*Required task:* In the listing that follows, the range to quote begins at the line that has "for name, solids" and ends after the line that has "zip(*points))), Vector(map(max, zip(*points)))"; quote it verbatim and add nothing.

**** Supplied information ****

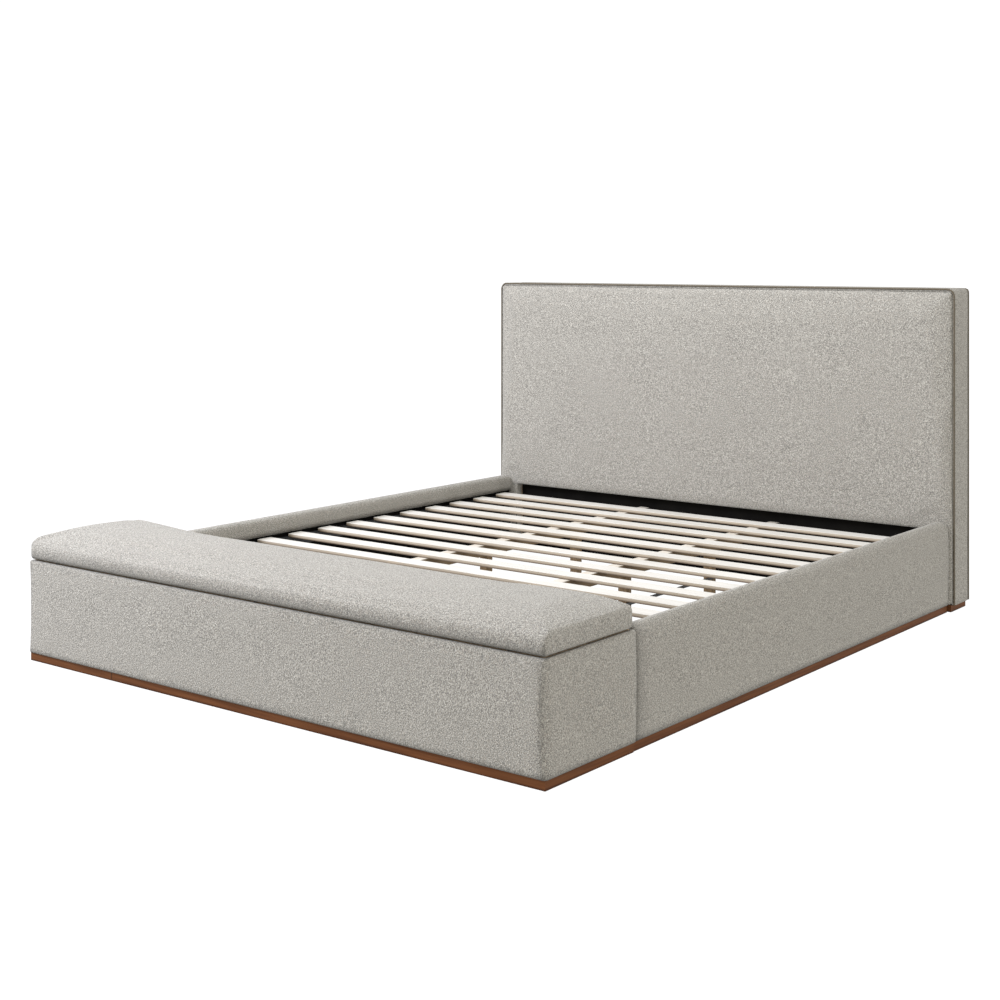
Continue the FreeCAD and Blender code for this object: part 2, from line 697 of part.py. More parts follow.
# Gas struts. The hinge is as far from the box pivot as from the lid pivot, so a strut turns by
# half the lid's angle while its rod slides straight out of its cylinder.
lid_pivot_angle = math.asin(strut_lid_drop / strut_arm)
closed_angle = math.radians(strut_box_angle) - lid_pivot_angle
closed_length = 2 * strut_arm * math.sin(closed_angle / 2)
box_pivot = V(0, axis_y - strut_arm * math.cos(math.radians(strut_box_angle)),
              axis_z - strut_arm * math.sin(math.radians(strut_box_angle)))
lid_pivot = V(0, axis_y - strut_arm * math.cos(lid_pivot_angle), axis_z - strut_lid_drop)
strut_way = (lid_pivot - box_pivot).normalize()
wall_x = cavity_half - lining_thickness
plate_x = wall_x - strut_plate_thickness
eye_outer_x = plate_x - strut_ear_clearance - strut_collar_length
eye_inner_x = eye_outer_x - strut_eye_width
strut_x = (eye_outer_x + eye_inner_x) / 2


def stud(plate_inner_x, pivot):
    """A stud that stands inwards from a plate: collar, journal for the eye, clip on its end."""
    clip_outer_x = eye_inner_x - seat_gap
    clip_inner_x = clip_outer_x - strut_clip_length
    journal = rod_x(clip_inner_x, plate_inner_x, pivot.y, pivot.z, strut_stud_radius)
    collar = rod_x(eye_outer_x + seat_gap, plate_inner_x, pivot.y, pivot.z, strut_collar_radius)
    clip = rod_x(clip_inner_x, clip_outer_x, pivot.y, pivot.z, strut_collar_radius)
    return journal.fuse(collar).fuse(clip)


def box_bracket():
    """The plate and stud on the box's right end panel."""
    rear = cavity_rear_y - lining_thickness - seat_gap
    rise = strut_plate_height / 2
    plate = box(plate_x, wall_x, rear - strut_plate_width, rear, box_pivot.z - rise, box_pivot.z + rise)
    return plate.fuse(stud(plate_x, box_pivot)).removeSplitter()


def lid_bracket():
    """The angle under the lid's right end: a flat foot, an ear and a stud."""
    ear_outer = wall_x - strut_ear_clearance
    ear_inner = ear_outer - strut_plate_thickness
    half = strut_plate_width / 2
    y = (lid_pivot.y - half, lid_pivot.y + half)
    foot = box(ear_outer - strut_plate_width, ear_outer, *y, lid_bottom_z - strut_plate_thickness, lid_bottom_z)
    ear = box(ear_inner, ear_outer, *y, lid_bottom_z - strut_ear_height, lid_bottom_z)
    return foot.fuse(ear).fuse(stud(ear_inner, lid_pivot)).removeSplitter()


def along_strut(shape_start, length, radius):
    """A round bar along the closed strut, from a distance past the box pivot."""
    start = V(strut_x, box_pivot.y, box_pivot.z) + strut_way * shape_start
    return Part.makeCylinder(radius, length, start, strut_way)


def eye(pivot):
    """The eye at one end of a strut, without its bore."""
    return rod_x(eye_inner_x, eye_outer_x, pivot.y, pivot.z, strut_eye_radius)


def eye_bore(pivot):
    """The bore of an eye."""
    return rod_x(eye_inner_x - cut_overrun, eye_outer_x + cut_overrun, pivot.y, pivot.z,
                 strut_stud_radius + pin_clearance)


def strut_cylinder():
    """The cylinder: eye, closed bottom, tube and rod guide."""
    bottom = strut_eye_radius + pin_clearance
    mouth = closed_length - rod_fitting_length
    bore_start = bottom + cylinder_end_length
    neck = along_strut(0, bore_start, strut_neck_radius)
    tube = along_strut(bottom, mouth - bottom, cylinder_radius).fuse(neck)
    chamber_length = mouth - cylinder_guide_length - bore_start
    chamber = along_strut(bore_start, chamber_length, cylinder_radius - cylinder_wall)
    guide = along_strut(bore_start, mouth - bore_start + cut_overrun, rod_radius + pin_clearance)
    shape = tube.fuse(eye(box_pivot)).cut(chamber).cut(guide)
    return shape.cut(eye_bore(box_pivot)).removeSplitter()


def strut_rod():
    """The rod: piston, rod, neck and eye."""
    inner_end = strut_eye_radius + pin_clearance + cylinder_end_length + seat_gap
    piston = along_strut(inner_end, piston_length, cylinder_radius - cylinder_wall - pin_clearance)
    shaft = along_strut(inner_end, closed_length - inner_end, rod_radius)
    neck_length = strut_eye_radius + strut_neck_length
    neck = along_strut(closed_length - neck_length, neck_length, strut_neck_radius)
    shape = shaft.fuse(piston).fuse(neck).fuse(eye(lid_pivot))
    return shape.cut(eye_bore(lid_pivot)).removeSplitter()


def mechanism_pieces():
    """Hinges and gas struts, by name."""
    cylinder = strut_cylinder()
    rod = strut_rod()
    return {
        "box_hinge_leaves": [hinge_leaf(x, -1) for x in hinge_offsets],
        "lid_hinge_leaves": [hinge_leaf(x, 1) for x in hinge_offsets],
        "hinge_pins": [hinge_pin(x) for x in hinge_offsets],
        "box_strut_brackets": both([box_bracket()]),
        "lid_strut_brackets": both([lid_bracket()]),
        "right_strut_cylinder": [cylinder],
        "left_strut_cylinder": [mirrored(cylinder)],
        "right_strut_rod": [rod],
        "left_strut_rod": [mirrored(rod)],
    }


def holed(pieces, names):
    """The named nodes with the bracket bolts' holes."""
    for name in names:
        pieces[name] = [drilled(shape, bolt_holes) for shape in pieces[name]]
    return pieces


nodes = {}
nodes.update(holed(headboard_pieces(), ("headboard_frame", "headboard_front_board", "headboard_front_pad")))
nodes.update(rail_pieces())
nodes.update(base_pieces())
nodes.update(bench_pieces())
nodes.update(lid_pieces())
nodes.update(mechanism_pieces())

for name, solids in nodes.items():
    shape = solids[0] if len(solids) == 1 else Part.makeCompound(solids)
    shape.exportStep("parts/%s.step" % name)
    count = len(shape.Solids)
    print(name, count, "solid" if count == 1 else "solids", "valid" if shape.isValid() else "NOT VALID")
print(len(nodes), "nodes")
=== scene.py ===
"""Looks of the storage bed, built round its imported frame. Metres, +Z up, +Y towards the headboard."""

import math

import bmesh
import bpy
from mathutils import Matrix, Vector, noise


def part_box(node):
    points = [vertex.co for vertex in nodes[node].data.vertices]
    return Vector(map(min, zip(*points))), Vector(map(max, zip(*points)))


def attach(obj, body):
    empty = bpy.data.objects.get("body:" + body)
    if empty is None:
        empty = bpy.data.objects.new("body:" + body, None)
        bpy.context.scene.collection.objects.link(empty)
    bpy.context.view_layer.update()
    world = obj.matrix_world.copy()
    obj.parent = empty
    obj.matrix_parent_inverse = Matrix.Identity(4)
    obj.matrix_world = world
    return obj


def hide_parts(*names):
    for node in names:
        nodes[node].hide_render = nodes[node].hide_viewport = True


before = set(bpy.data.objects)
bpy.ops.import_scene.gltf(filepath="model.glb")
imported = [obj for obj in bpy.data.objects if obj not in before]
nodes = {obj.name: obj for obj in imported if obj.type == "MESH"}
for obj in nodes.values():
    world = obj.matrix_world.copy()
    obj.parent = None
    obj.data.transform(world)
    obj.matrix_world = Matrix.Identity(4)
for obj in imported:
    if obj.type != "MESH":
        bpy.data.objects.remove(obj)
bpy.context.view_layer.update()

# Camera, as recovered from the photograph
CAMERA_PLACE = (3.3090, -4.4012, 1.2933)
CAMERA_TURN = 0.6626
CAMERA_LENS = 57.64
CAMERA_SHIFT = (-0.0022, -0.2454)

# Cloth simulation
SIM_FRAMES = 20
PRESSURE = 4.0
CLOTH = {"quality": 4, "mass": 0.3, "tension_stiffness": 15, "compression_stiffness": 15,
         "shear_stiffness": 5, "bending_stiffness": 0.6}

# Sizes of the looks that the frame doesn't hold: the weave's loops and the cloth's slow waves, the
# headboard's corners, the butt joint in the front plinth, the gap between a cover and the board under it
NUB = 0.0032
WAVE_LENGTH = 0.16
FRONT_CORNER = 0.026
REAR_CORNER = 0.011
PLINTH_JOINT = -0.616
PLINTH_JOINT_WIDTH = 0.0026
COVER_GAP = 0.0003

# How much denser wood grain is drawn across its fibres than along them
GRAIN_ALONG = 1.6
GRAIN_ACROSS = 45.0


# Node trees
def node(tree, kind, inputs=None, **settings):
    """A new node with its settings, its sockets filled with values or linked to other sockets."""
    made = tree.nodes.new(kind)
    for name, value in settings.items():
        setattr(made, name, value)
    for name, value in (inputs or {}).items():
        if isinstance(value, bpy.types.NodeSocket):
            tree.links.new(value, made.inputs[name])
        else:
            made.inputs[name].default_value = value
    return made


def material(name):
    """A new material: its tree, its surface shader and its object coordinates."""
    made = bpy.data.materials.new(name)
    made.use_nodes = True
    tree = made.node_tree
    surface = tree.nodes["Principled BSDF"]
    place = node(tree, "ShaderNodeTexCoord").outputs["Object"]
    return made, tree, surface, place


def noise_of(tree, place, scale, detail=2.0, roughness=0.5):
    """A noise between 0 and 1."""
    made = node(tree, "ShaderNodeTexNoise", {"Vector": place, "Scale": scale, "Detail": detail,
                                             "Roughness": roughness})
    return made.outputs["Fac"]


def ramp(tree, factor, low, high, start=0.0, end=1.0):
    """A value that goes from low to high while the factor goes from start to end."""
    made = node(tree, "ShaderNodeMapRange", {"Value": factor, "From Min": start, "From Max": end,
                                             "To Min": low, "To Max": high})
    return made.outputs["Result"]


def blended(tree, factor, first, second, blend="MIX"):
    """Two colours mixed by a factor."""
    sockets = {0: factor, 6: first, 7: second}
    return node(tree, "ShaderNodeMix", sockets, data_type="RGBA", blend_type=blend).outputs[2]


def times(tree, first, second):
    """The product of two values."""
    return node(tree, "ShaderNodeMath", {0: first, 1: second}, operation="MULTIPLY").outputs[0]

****

*Task solution:*
for name, solids in nodes.items():
    shape = solids[0] if len(solids) == 1 else Part.makeCompound(solids)
    shape.exportStep("parts/%s.step" % name)
    count = len(shape.Solids)
    print(name, count, "solid" if count == 1 else "solids", "valid" if shape.isValid() else "NOT VALID")
print(len(nodes), "nodes")
=== scene.py ===
"""Looks of the storage bed, built round its imported frame. Metres, +Z up, +Y towards the headboard."""

import math

import bmesh
import bpy
from mathutils import Matrix, Vector, noise


def part_box(node):
    points = [vertex.co for vertex in nodes[node].data.vertices]
    return Vector(map(min, zip(*points))), Vector(map(max, zip(*points)))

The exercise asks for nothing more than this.